Thursday, 3 March 2011

Spot What's Wrong



Me and Mrs Grumpologist wanted a tiny side extension at the back corner of the house,  invisible from the road and could be seen by only one neighbour, and then only from part of his garden so he had no objection at all.
 
It took 1 month for the architect to meet the planning people and discuss what would be allowed then submit the plans. Then it took 2 months for the local planning department to refuse it on a technicality. They always answer at 5pm on literally the last working day of the 2 month guideline response time they are allowed. It took a further month to get plans redrawn, then another 2 months to get them refused again, on a different issue. It then took 10 months to get an appeal turned down, with the bizarre comment that part of an original wall, part of the house, was not an original wall because it had been rebuilt, despite being in the same place and using the same bricks. My pointing to the wording of the legal statute and saying that the original house is as built or as stood in 1948, therefore anything that happened in between had no bearing on the meaning of ‘original’ simply elicited a smile and comment that planning law had specific interpretations and if I didn’t like them I could go to court!
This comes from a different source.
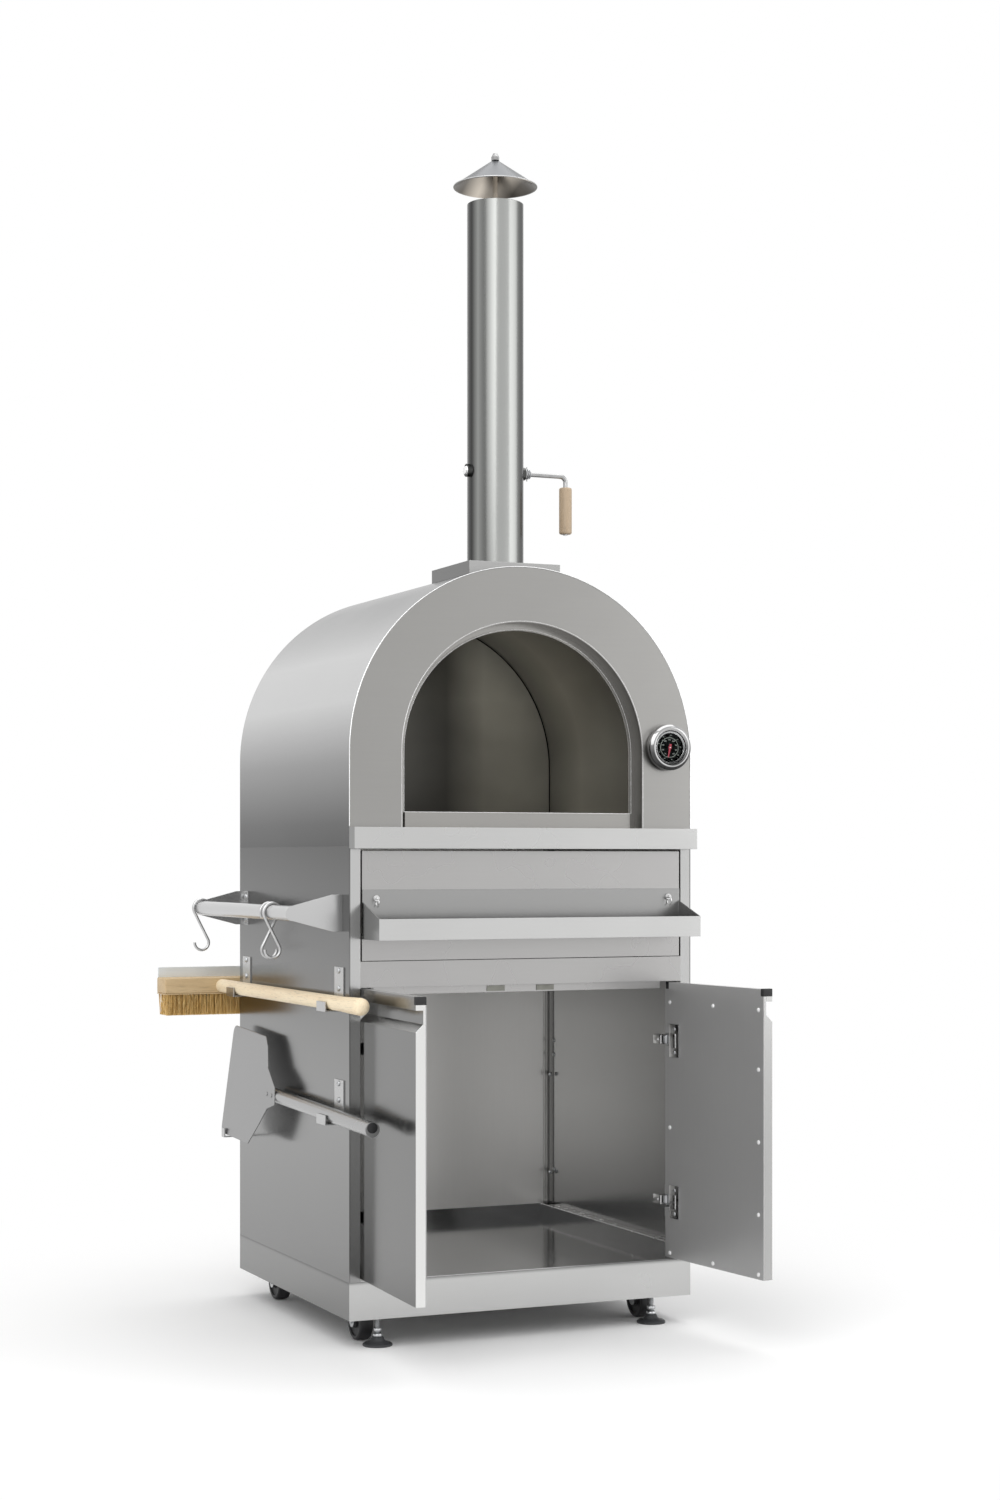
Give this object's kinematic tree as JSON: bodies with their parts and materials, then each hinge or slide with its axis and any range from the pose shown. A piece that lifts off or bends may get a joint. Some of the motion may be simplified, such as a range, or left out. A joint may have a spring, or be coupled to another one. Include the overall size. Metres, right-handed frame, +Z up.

Tempting, I know they are wrong because statute, for all its muddle and unintended consequence doesn’t use made-up special interpretations, but life is too short. 

So I moved to plan ‘B’, do some small permitted development garden and garage improvements so we can at least enjoy those this year. 

I phoned the local builder on Tuesday, they had some flexibility as they were finishing a previous job earlier than expected, and could fit it in immediately if I wanted them to start on Thursday (today), or they could do it in a month’s time. Thursday please! True to their promise they arrived at the end of Wednesday with digger and dumper and starting at 8am today have completed the length of foundation trench for a brick garden wall and prepared a garage base. Ready mixed concrete ordered mid afternoon today is due midmorning tomorrow so bricks can be laid on Monday.

Meanwhile on Wednesday (yesterday) I went to the local independent builders’ merchant and ordered the specific bricks needed to match existing ones, plus sand and cement. That was all delivered lunchtime today and placed carefully by the delivery driver as close as possible to where needed.

Compare and contrast.

Planners are public sector workers, so wasting over a year of someone’s life waiting for an answer, which when given is nothing more than an infringement on people’s liberty and rights over their own private property, is normal.

Meanwhile the builder, concrete supplier and builder’s merchant are private companies, workers probably earning considerably less than our public servants, and all prepared and able to provide an excellent and fast service.

This doesn’t just help explain why houses are expensive. Multiply this by all the private businesses and workers in the country who are tied up with bureaucratic public sector regulators and it underlines one of the reasons why the country is in such an economic mess.

2 comments:

  1. Aren't the council stasi just wonderfully helpful?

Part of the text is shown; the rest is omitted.